Absolutely appalling. It's like the "easy" ethics question you give, before starting to ask students about debatable issues. Ethics 101 says that you recuse when a case directly impacts a family member. Not because you can't be fair, but because of the APPEARANCE of bias.
Given the judge's position; one assumes a close-to-zero chance of a meaningful ethics investigation.
I wouldn't be so sure there won't be consequences -- if he was elected to a 10-year term in 2012, that would mean he is up for re-election in 2 years...
From his bio -- you'll love this: "Prior to taking the bench, Justice Weimer was a full-time faculty member at Nicholls State University where he taught law and ethics classes."

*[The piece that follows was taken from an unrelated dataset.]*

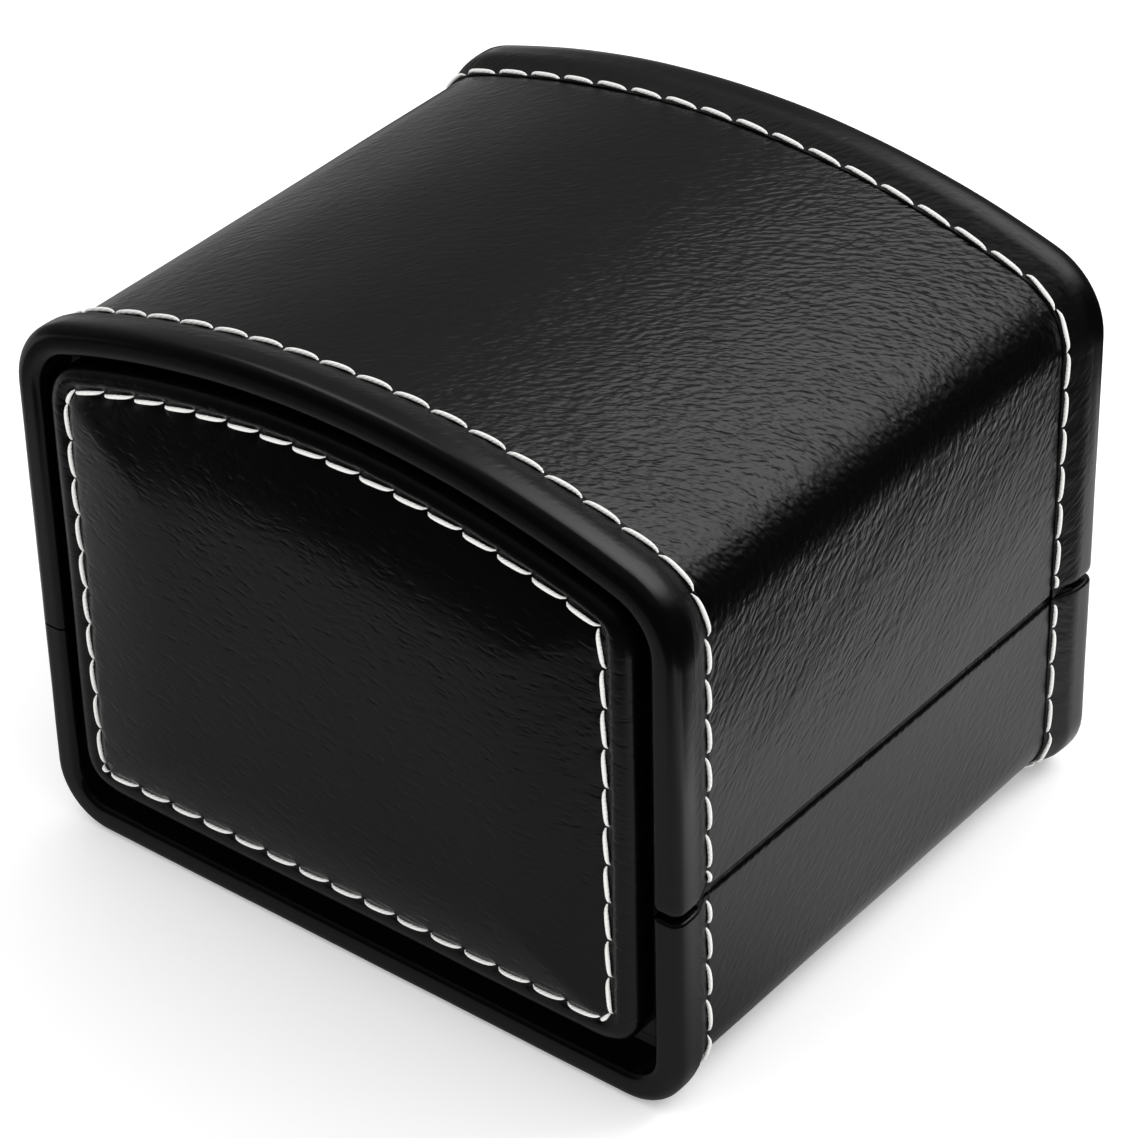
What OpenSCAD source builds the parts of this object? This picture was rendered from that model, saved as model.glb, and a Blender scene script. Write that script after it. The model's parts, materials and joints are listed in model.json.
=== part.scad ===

https://www.lasc.org/About/Biography?p=John_L._Weimer
I would find this position a lot more compelling if there were a "case" involved here.
Yeah, except that there's no case, and nobody to be "fair" or not fair to, nobody to be biased, or appear to be biased, for or against. It's not an adversarial proceeding.
If there's a proposal to reduce the fines for parking violations in a city, does a city councilman have to abstain from voting because his family members often drive cars in the city and therefore could benefit from reduced fines?
Louisiana’s Code of Judicial Conduct: A judge shall not allow family, social, political, or other relationships to influence judicial conduct or judgment.
Your counterexample regarding family members driving cars if a councilman sets parking fines is totally unlike a situation where a judge's daughter has a particular and unusual amount of interest in a very valuable credential he only granted to her specific class of people.
We have DP in other states, but Louisiana's is probably the worst version. They give zero consumer protection. Wisconsin only grants DP to students who passed classes with specific state law curriculum. Utah only grants DP if you went to a particularly good law school (with a bar passage better than the Utah average). Louisiana grants DP to anyone who happened to sign up at the point in time this judge's daughter did. It's not like law graduates from other states with cancelled bar exams can sign up and get DP, even if they had top grades at an excellent school, and even if they passed a bar exam in July.
That's pretty weird in my opinion. The bar exam is intended to protect the least savvy consumer of legal services, the indigent needing 6th amendment access to reasonably competent counsel, the elderly needing a will, etc. And the administration of the field is also intended to properly run a professional license so it's still valuable (in a rough economy). This judge's decision may not have been over an adversarial proceeding but there are far more losers than winners in this outcome, and if his decision was the right one, it's weird that almost no other state did a similar thing, and the decision was so split. Weirder still since Louisiana could probably give some kind of online bar exam (perhaps open book) just to satisfy every interest.
Bear in mind there is at least one LA school where most students fail the bar exam. The risk isn't just theoretical.
Corruption in Louisiana? Say it aint so
My thought.
Would a legislator be required to abstain if they had a child in this position? I think the answer is clearly know.
This wasn't a legal opinion. They weren't ruling on the law. They were using their supervisory power over the bar. This was rule making. That doesn't require recusal.
Agreed.
That comparison is unsatisfying since a 3-3 split decision is very different from several hundred voting on policy. Legislators do need to avoid some conflicts, but they aren't striving to avoid the appearance of bias. If it was an easy call and this judge's bias made no difference, why not just recuse, let someone else make the 'right' call, and then scratch your head why almost the entire country did the opposite thing?
So much for adhering to the appearance of being unbiased as well as the fact...
You wouldn't know it from the article but Weimer’s the chief justice.